Hoster Tully was the least-seen Lord Paramount in A Song of Ice Fire and yet one of the most consequential characters in the series. In A Clash of Kings and A Storm of Swords, we witness his declining health and death, but this belies a staggering influence that far outstrips his scant textual appearances.
Even in dying, Hoster retained a mind for the game of thrones. George R. R. Martin paints a picture of a Lord with no small amount of cunning, adept at playing the political game in a way that neither Ned Stark nor Robert Baratheon ever could. While not the master manipulator of people like Varys or Littlefinger, Hoster Tully had a keen understanding of feudal politics that served his family well while he was alive. While Doran Martell and Tywin Lannister receive accolades for the political acumen both from in-universe characters and from readers of the series, a careful analysis suggests that Hoster Tully was clever in his own right. In fact, Hoster Tully managed to raise the Tully family to the highest heights of its power it had seen in a single generation.

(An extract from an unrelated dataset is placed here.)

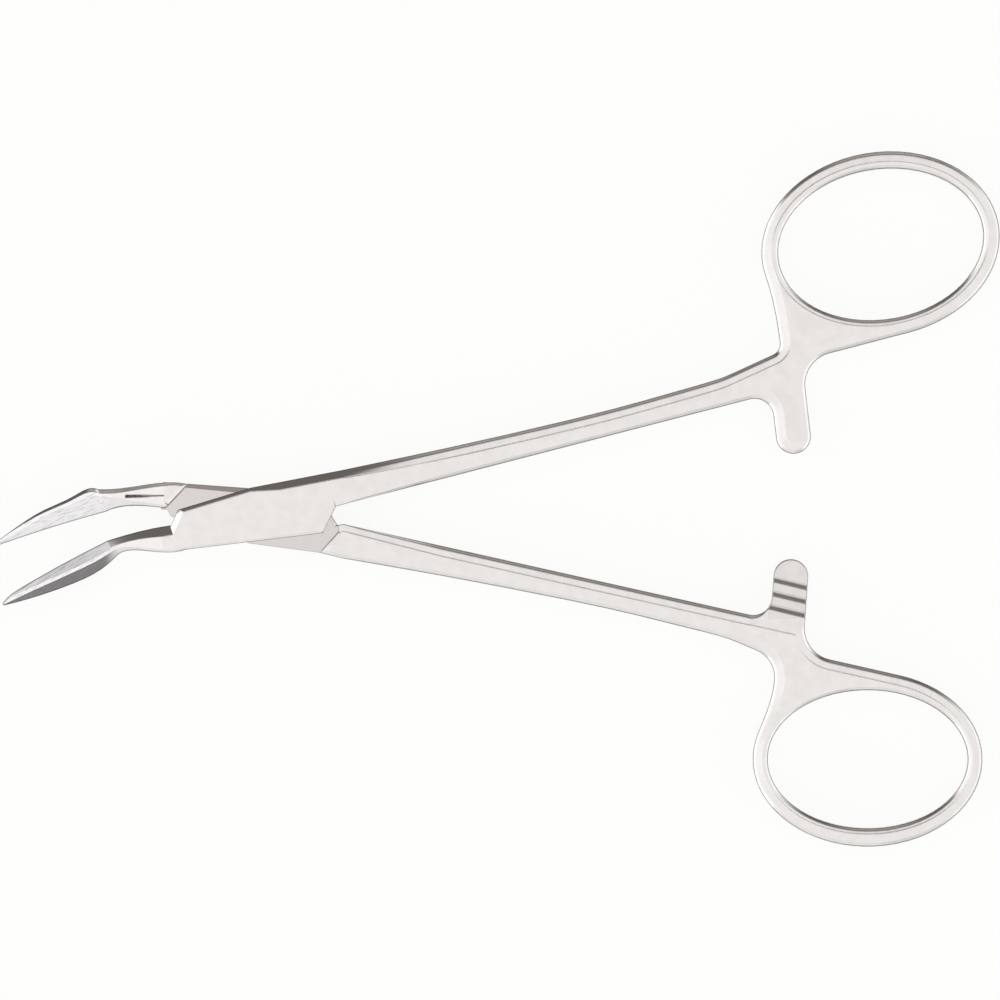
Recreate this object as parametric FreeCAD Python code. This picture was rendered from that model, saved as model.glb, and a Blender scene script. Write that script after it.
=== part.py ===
import FreeCAD, Part
import math
import os

# Splinter forceps: two forged halves joined by a box lock and a ground-flush rivet.
# Millimetres. X runs from the jaws to the finger rings, Y across, Z up out of the box's underside.
# The pivot stands on the origin. Each half is drawn closed, with its ring's side along Y, and then
# turned open by half of the rest opening.

# The joint: the opening shown at rest and the widest opening, both from closed, and the rivet
REST_OPENING = 11.4
FULL_OPENING = 40.0
PIN_DIAMETER = 2.4
PIN_RUNNING_CLEARANCE = 0.025

# The box lock: two walls with a slot between them, and the web that turns in the slot
BOX_THICKNESS = 5.0
BOX_WALL = 1.5
SLOT_CLEARANCE = 0.05
SLOT_SIDE_CLEARANCE = 0.1
BOX_BEVEL = 1.05
INNER_BEVEL = 1.0
LOWER_BEVEL = 0.3
JAW_SIDE_SHARE = 0.48
BEVEL_RUNOUT = 4.0
END_BEVEL = 0.8
END_BEVEL_DEPTH = 0.68
WEB_BEVEL = 0.72
WEB_BEVEL_DEPTH = 0.6
WEB_BEVEL_SHARE = 0.6

# The box in plan, closed, ring side up, as corners from the pivot
BOX_JAW_CORNER = (-9.7, 1.95)
BOX_CREST = (0.5, 3.8)
BOX_STRIP_END = (-11.7, -1.5)
BOX_HEEL = (-11.2, -3.59)
BOX_SHANK_CORNER = (9.6, -3.5)
BOX_SHANK_NOTCH = (11.75, -0.1)

# The web in plan, closed, jaw side up: its two long sides bend at a crest
WEB_JAW_TOP = (-12.2, 3.62)
WEB_CREST = (-0.75, 3.75)
WEB_SHANK_TOP = (11.1, 0.9)
WEB_SHANK_CORNER = (12.0, -0.3)
WEB_SHANK_LOW = (9.96, -4.25)
WEB_LOW_CREST = (0.3, -3.78)
WEB_JAW_LOW = (-10.8, -0.95)
WEB_JAW_CORNER = (-11.4, -0.12)
SHOULDER_JAW = ((-7.7, 5.0), (-11.26, 0.53), (-12.76, -1.2))
SHOULDER_SHANK = ((8.67, -6.0), (12.25, -1.15), (11.95, 0.5))
SHOULDER_BEVEL = 0.6
SHOULDER_BEVEL_DEPTH = 0.5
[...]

Family was the first of the Tully words and first in Hoster’s mind. Accordingly, he was blessed with two healthy daughters and one son. The daughters, he married to houses of ancient nobility and unquestioned honor. The son was destined to rule Riverrun. But much as healthy families have strains, so too did Hoster have strains in his own family. He and his only brother, Brynden, were on less-than-cordial terms. But even with this strain, the Tullys were one of the most successful families in Westeros.
It raises the question: Where did it all go wrong? How did Hoster succeed so much in his lifetime, only to have his strategy fail dramatically so shortly after his death?